As ever the majority of the outfits on display were of jaw-dropping vulgarity, the nation's milliners vying to outdo each other in engineering expertise and sheer bad taste. Here an unfortunate lady teetered under a damp rendition of the Eiffel Tower, there another had seemingly collided with a window box. Feathers seemed to be de rigueur this year, and what with the torrential rain the whole gathering at times resembled a damp afternoon at the Regent's Park duck pond.

Time was when the only sartorial dilemma facing men at Royal Ascot was that tricky tie or cravat conundrum: now it is a free-for-all. Worst offender by far was the wide boy in the scarlet and black Moschino jacket who looked like a Salvation Army general on ecstasy. O'Sullevan declined to comment, and even Conran was shocked into silence.

O'Sullevan's clipped tones were better employed describing the racing, and his calling of the Gold Cup was as expert as ever. "The voice" spotted a long way from home that Pat Eddery was handily placed on Celeric, and as the veteran jockey swooped for the line the veteran's voice rose to a crescendo that will be sorely missed.

From jockeys to disc jockeys, and the second part of Noel's Le Mans Dream (BBC1), being the second instalment of the Blobbymeister's adventure at the classic French endurance motor race. Last week the team were on the brink of qualifying for the event, and it did not require genius to deduce that they made it. Not even Noel could sell the BBC a half-hour show entitled "How We Packed Up And Came Home Before The Race."

So Noel's ugly Panoz cars - Blobby by name, Blobby by nature - were on the grid, and once things were underway his chirpy and confident drivers, led by Andy Wallace, had the front-engined contraptions circulating at remarkable speed. Meanwhile Edmonds was hopping up and down with joy - the team manager had given him permission to help out with the refuelling, having no doubt recognised a natural gasser.

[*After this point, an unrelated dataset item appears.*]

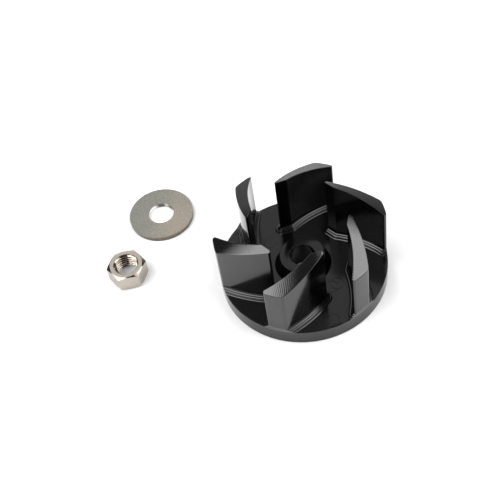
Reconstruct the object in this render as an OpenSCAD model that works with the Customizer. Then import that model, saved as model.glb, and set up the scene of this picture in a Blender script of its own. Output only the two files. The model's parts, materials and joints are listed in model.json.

Soon after the early pit stops, one of the team's cars ran out of fuel, but the commentator (N Edmonds) magnanimously declined to point the finger of blame at any single member of the pit crew.

Replenished, the car and its team-mate pounded on into the night, finally expiring after many hours in respectable positions on the leader-board. Reactions among the team and supporters varied. "It wasn't to be this time," driver Wallace philosophically concluded. "We'll have to come back." The pit-lane hanger-on Jeremy Clarkson, who is to hyperbole what Marks & Spencer is to underwear, typically concluded that the whole enterprise had been "like walking to the sun". With Clarkson, presumably, getting a piggy-back.

Head honcho Edmonds was delirious with joy, having completed, he claimed, 22 refuels without incident. "People were hugging me," he boggled, "and we failed!" If you ever win, Noel, it's the Gunge Tank for you.

Strictly Wimbledon (BBC2) got us all in the mood for the tennis with a look behind the scenes at the training camp for ball boys and ball girls run by ex-RAF sergeant Wally "you may call me sir" Wonfor.

Wally justified his strict regime. "They can be shouted at, stared at, sworn at," he said. "There is nothing worse than being shouted at in front of 15,000 people. So you have to assimilate that in their training - jump on them straight away." This year's recruits can relax thanks to this documentary: before being yelled at in front of 15,000 people, they have already been jumped on in front of several million.